Macron names Jean Castex as new French Prime Minister

French President Emmanuel Macron has named Jean Castex as the country’s new prime minister, following the resignation of Edouard Philippe.

Castex is the mayor of Prades, a town in the Pyrenees, and has been overseeing the exit from France’s coronavirus lockdown.

A full government reshuffle is expected later.

Prime Minister Edouard Philippe handed in his and his government’s resignation to President Emmanuel Macron on Friday morning, and it was accepted, the Elysée announced earlier.

Macron is reshaping his government as France grapples with the deepest economic depression since World War Two, a sharp downturn that will shrink the economy by about 11% in 2020 and reverse hard-fought gains on unemployment.

Investors will be watching to see if Finance Minister Bruno Le Maire, who has overseen reforms to liberalise the economy and spent big to keep companies like Air France and Renault afloat during the crisis, keeps his job.

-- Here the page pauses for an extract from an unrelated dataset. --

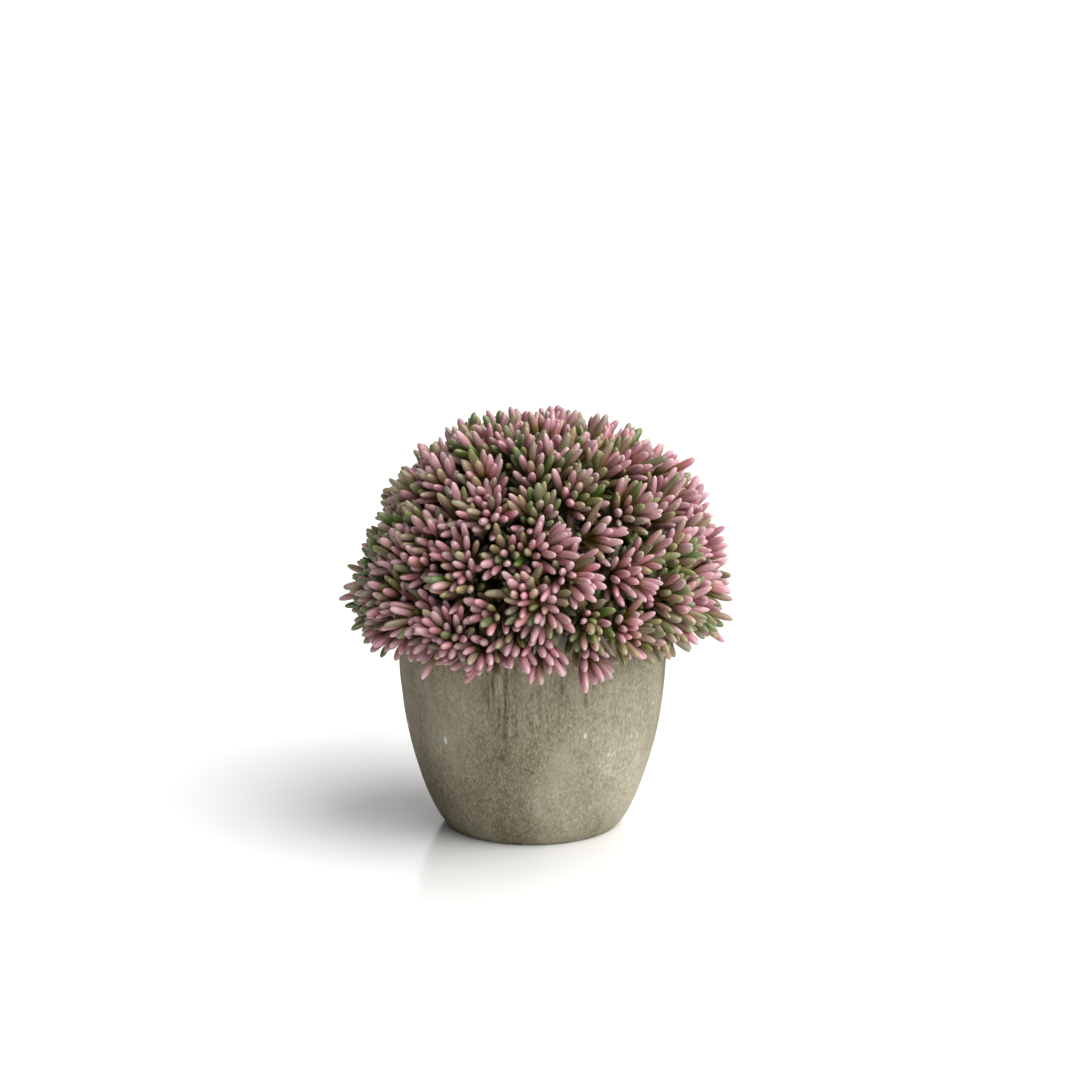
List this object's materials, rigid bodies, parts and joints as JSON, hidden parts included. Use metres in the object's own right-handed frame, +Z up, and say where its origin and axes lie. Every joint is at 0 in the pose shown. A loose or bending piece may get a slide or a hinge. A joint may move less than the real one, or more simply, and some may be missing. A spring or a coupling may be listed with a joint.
{
  "type": "potted sedum",
  "caption": "Rounded, lipless pot cast like stone, holding a dense ball of short fleshy dusty-pink and olive leaves on forked stems rooted in soil.",
  "frame": {"origin": "middle of the pot's flat underside, on the surface that the pot stands on", "axes": "+Z up along the pot's axis; +X to the right and -Y towards the viewer of the picture"},
  "size_m": [0.135, 0.135, 0.1456],
  "materials": {
    "cast_stone": "matt, finely mottled grey-brown with faint upright streaks",
    "soil": "matt, dark and crumbly",
    "leaf": "waxy satin, dusty pink at the tips and olive at the bases"
  },
  "bodies": {
    "root": {"pot": "cast_stone", "potting_soil": "soil", "leafy_stem_01": "leaf", "leafy_stem_02": "leaf", "leafy_stem_03": "leaf", "leafy_stem_04": "leaf", "leafy_stem_05": "leaf", "leafy_stem_06": "leaf", "leafy_stem_07": "leaf", "leafy_stem_08": "leaf", "leafy_stem_09": "leaf", "leafy_stem_10": "leaf", "leafy_stem_11": "leaf", "leafy_stem_12": "leaf", "leafy_stem_13": "leaf", "leafy_stem_14": "leaf", "leafy_stem_15": "leaf", "leafy_stem_16": "leaf", "leafy_stem_17": "leaf", "leafy_stem_18": "leaf", "leafy_stem_19": "leaf", "leafy_stem_20": "leaf", "leafy_stem_21": "leaf", "leafy_stem_22": "leaf", "leafy_stem_23": "leaf", "leafy_stem_24": "leaf", "leafy_stem_25": "leaf", "leafy_stem_26": "leaf", "leafy_stem_27": "leaf", "leafy_stem_28": "leaf", "leafy_stem_29": "leaf", "leafy_stem_30": "leaf", "leafy_stem_31": "leaf", "leafy_stem_32": "leaf", "leafy_stem_33": "leaf", "leafy_stem_34": "leaf", "leafy_stem_35": "leaf", "leafy_stem_36": "leaf", "leafy_stem_37": "leaf", "leafy_stem_38": "leaf", "leafy_stem_39": "leaf", "leafy_stem_40": "leaf", "leafy_stem_41": "leaf", "leafy_stem_42": "leaf"}
  },
  "joints": []
}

“The return from summer holidays will be difficult, we must get ready,” Macron told regional newspapers in an interview published late on Thursday.

Macron’s office said a replacement for Philippe would be named within hours. A source familiar with Macron’s thinking said the president would not reappoint his prime minister, as can sometimes happen in French reshuffles.

Questions over Philippe’s job have swirled since mid-June when Macron, whose term has less than two years to run, declared he wanted to recast his presidency as France emerges from the coronavirus crisis.

“A new phase begins with new talents and new ways of running government,” an Elysee official told Reuters.

Macron and Philippe dined together on Wednesday and met on Thursday. The Elysee source described Thursday’s discussions as warm and friendly. Both men agreed on “the need for a new government to embody the next phase, a new path,” the aide said.

Macron had last month stated his desire to start afresh as France embarks on a delicate and costly recovery from its coronavirus slump. Then came his party’s dire showing in nationwide municipal elections on June 28.

The local elections revealed surging support for the Green party and underlined Macron’s troubles with left-leaning voters. His La Republique en Marche party failed to win a single major city, depriving the president of a local power base ahead of 2022.